Ua, Ub are leader lines for the U-phase, and Va, Vb are leader lines for the V-phase, and Wa, Wb are leader lines for the W-phase. Each leader line is connected to a driving circuit substrate for an unillustrated electric motor through a holding body 30 of a resin property for holding to the stator core 25.
An outer circumferential portion and an inner circumferential portion of each ball member, and the holding body 30 for the leader line are solidified by synthetic resin 21 by insert molding. Thereafter, the rotating shaft 24 fixing the bearing portion 26 thereto in one predetermined position is inserted from one face of the stator core 25 into its center.

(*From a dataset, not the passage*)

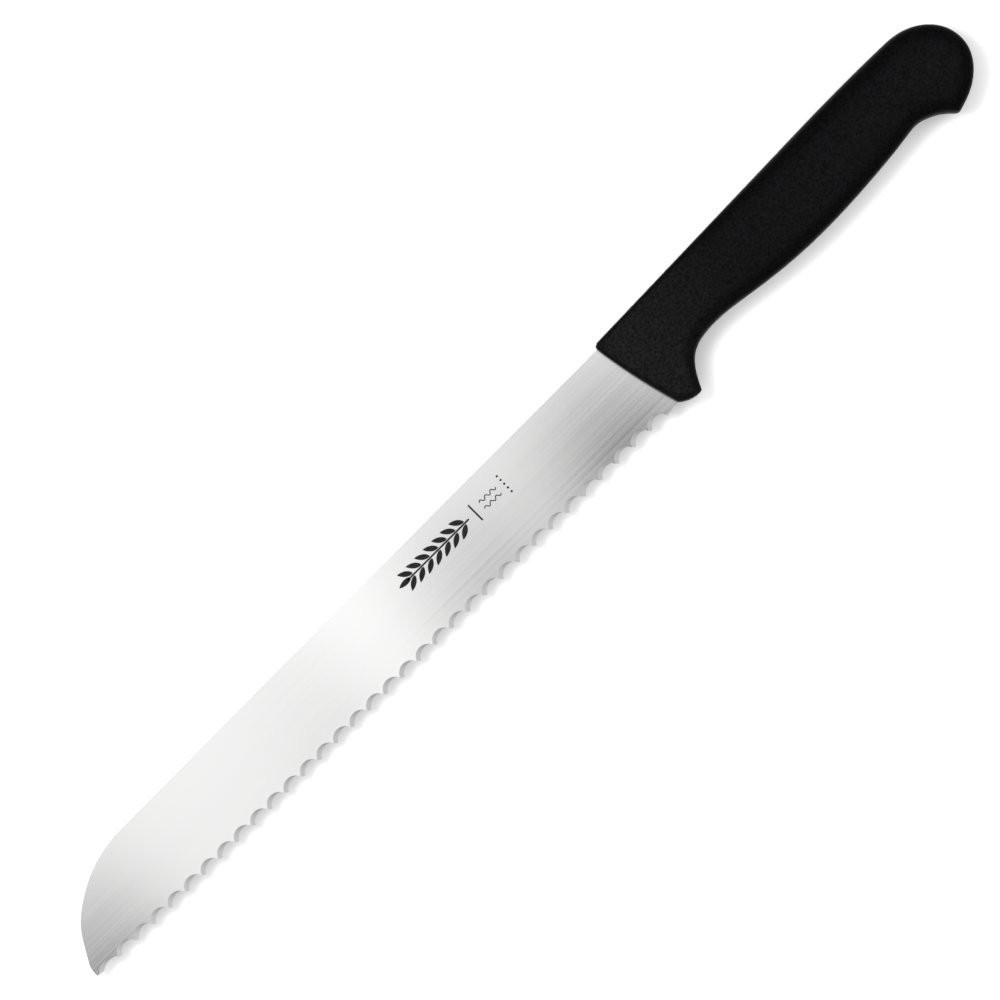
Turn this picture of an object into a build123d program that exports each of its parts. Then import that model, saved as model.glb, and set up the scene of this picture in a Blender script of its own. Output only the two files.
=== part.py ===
from build123d import *
import os
from math import sqrt

# Bread knife with a scalloped blade and a moulded handle, lying on its side.
# Drawing frame, in millimetres: X is 0 where the blade's spine enters the handle and grows towards
# the pommel, Y is 0 on the blade's centre line and grows towards the spine, Z is 0 at mid-thickness.
# The last lines move the finished pieces so that the knife rests on Z = 0, centred on the origin.

# Blade: one blank of sheet steel, flat above and ground thinner towards the edge
BLADE_LENGTH = 220.0
STOCK = 2.0
SPINE_Y = 13.5
SPINE_MIDDLE = (-90.0, 13.4)
TIP_START = (-186.0, 12.9)
TIP_CURVE = [(-197.9, 11.2), (-207.9, 6.4), (-214.8, 0.1), (-218.6, -6.2)]
TIP_Y = -11.2
GRIND_TOP_Y = 1.0           # both faces are ground from just above the centre line down to the edge
GRIND_END_X = 10.0          # the grind runs from here, inside the handle, past the tip
EDGE_STOCK = 1.0            # thickness left at the scallops

# Scallops: 34 round grinds made from the upper face, leaning as they go through
SCALLOPS = 34
SCALLOP_PITCH = 6.45
SCALLOP_RADIUS = 3.5
SCALLOP_LEAN = (0.9, -0.75)  # shift of each grind from the upper face of the edge to the lower one
FIRST_SCALLOP_X = -214.4    # where the row starts: centre of its grinds, on the lower face
TIP_SCALLOP = (-214.8, -14.9)  # the grind nearest the tip is wider and leaves the tip pointed
TIP_SCALLOP_RADIUS = 4.5
TIP_TOOTH_X = -218.9
HEEL_EDGE_Y = -13.15
EDGE_SLOPE = 0.0027         # the line of the teeth rises this much per millimetre towards the tip
EDGE_CURVE_X = -185.0       # from here to the tip the line of the teeth curves up
EDGE_CURVE_RADIUS = 600.0
TOOTH_FLAT = 0.12           # the points of the teeth are blunted by this much
HEEL = (5.5, -12.5)         # the plain stretch behind the last scallop ends here, at the handle

# Tang: the rear end of the blank, inside the handle
HEEL_CORNER = (9.5, -12.1)
TANG_NECK_X = 7.0
TANG_SHOULDER_X = 6.0
TANG_TOP_Y = 11.5
TANG_BOTTOM_Y = -0.8
TANG_END_X = 98.0
TANG_END_TOP_Y = 10.5
TANG_END_BOTTOM_Y = 1.0
TANG_END_ROUNDING = 3.0
TANG_HOLE_DIAMETER = 6.5
TANG_HOLE_X = (26.0, 54.0, 82.0)
TANG_HOLE_Y = 5.5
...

Further, this bearing portion 26 is press-fitted into the stator core 25.
Next, a leaf spring of a ring shape of a waveform in section (wave washer spring) 33 is arranged between the inner circumferential side of the other face of the stator core 25 and the bearing portion 26. Next, another bearing portion 26 is inserted from the other direction of the rotating shaft 24, and is fixed in a predetermined position of the rotating shaft 24 (e.g., see patent literature 2).

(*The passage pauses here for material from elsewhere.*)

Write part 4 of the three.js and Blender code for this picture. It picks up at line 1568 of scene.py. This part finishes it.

However, in the above two conventional examples, the radial ball bearing is used in the bearing. Therefore, a space of play exists in these inner and outer rings, and resonance is generated by a sliding period of a rotating axis direction generated by attraction and repulsion of the rotor due to magnetic force, and the value of a repulsion constant of the leaf spring for pre-pressurizing the outer ring. Thus, there is a case in which large vibration and noises are generated. The principle of this resonance will be explained in detail in embodiments.    [Patent literature 1] JP-A-2003-161328 (pages 3 to 4 and FIG. 1)    [Patent literature 2] JP-A-2004-282989 (pages 9 to 12 and FIG. 1).